The skip-concat trick

Right after each upsample, concatenate the same-resolution encoder output along the channel axis BEFORE the post-upsample conv:

u2 = self.up2(b)                        # (H/2, W/2, f2)
cat2 = jnp.concatenate([u2, e2], axis=-1)   # (H/2, W/2, 2 * f2)
d2 = self.dec2(cat2, use_running_average=...)

The post-upsample dec2 ConvBNReLU therefore takes 2 * f2 input channels (the upsampled tensor + the skip).

Why concatenate, not add?

Concatenation lets the decoder learn how much weight to give the skip vs the upsampled feature, channel-by-channel. Addition forces them to share representational space. Concat is simpler and works better for U-Net; ResNet uses addition because the residual is structurally a correction, not a separate channel of information.

Common pitfalls

Decoder conv with f channels instead of 2*f. Forgot to account for the concat doubling the channels. The post-upsample conv takes f1 + f1 = 2*f1 (or f2 + f2) inputs.
Concatenating along the wrong axis.
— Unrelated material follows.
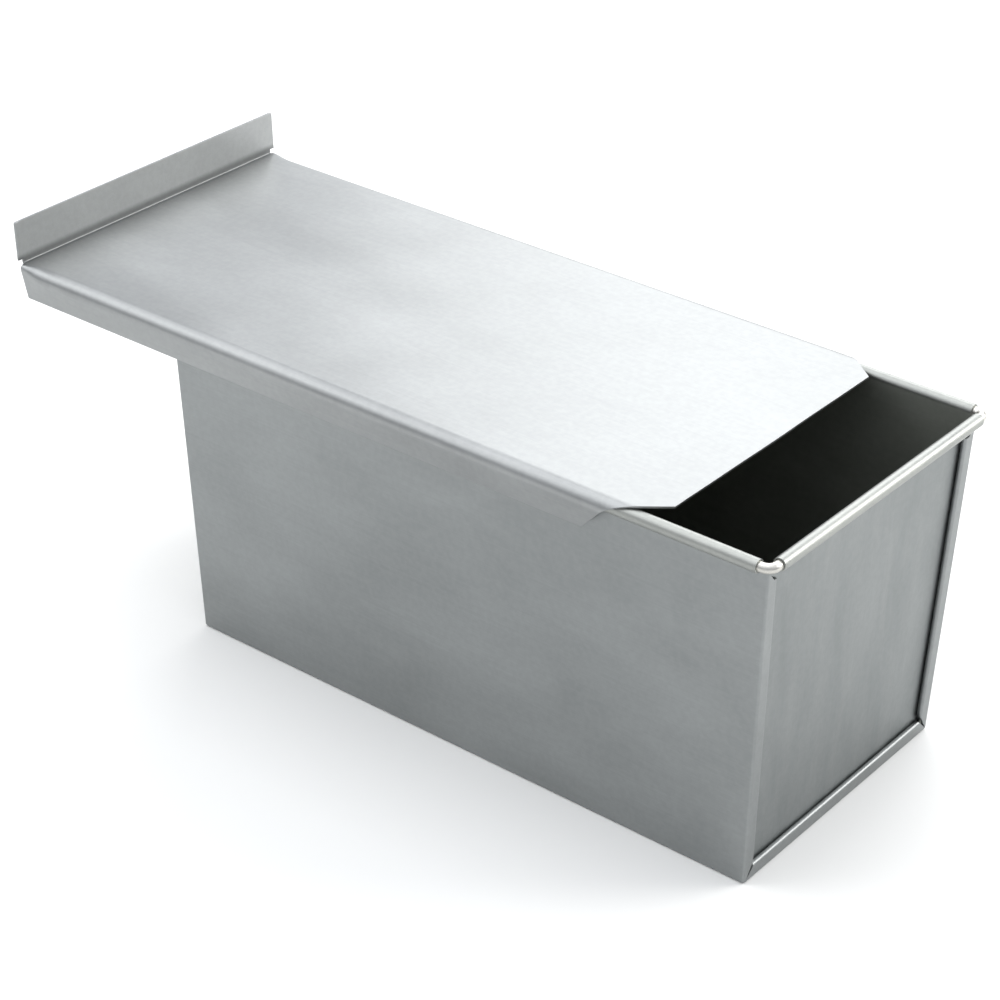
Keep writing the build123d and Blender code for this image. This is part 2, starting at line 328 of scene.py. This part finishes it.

Want axis=-1 (channels); axis=0 or 1 would stack/cat in space and explode shapes.
Skip from the wrong stage. u2 upsamples FROM the bottom back TO the e2 resolution; concat with e2. Don’t mix levels.
Forgetting to call _max_pool_2x2. Without pooling, the spatial dims never shrink and the bottleneck never gets to (1, 1, ...).
Stride mismatch in transposed conv. Use kernel_size=(2,2), strides=2 to upsample exactly 2x. Other settings give different output shapes.

Problem

Write unet_forward(seed, image, base_features):

Define a reusable ConvBNReLU (Conv3x3-BN-ReLU module).
Define max_pool_2x2(x) via jax.lax.reduce_window.
UNet(nnx.Module) with enc1, enc2, bottom (all ConvBNReLU), up2 (nnx.ConvTranspose f3 -> f2), dec2 (ConvBNReLU 2*f2 -> f2), up1 (nnx.ConvTranspose f2 -> f1), dec1 (ConvBNReLU 2*f1 -> f1). f1 = base_features, f2 = 2*f1, f3 = 4*f1.
Forward: enc1 -> save -> pool -> enc2 -> save -> pool -> bottom -> up2 -> concat skip2 -> dec2 -> up1 -> concat skip1 -> dec1. Apply with use_running_average=False.
Cast base_features to int. Return out.reshape(-1).

Inputs:

seed: int (passed as float).
image: 3-D (H, W, C) channels-last.
base_features: int (passed as float).

Output: 1-D flattened (H * W * base_features,).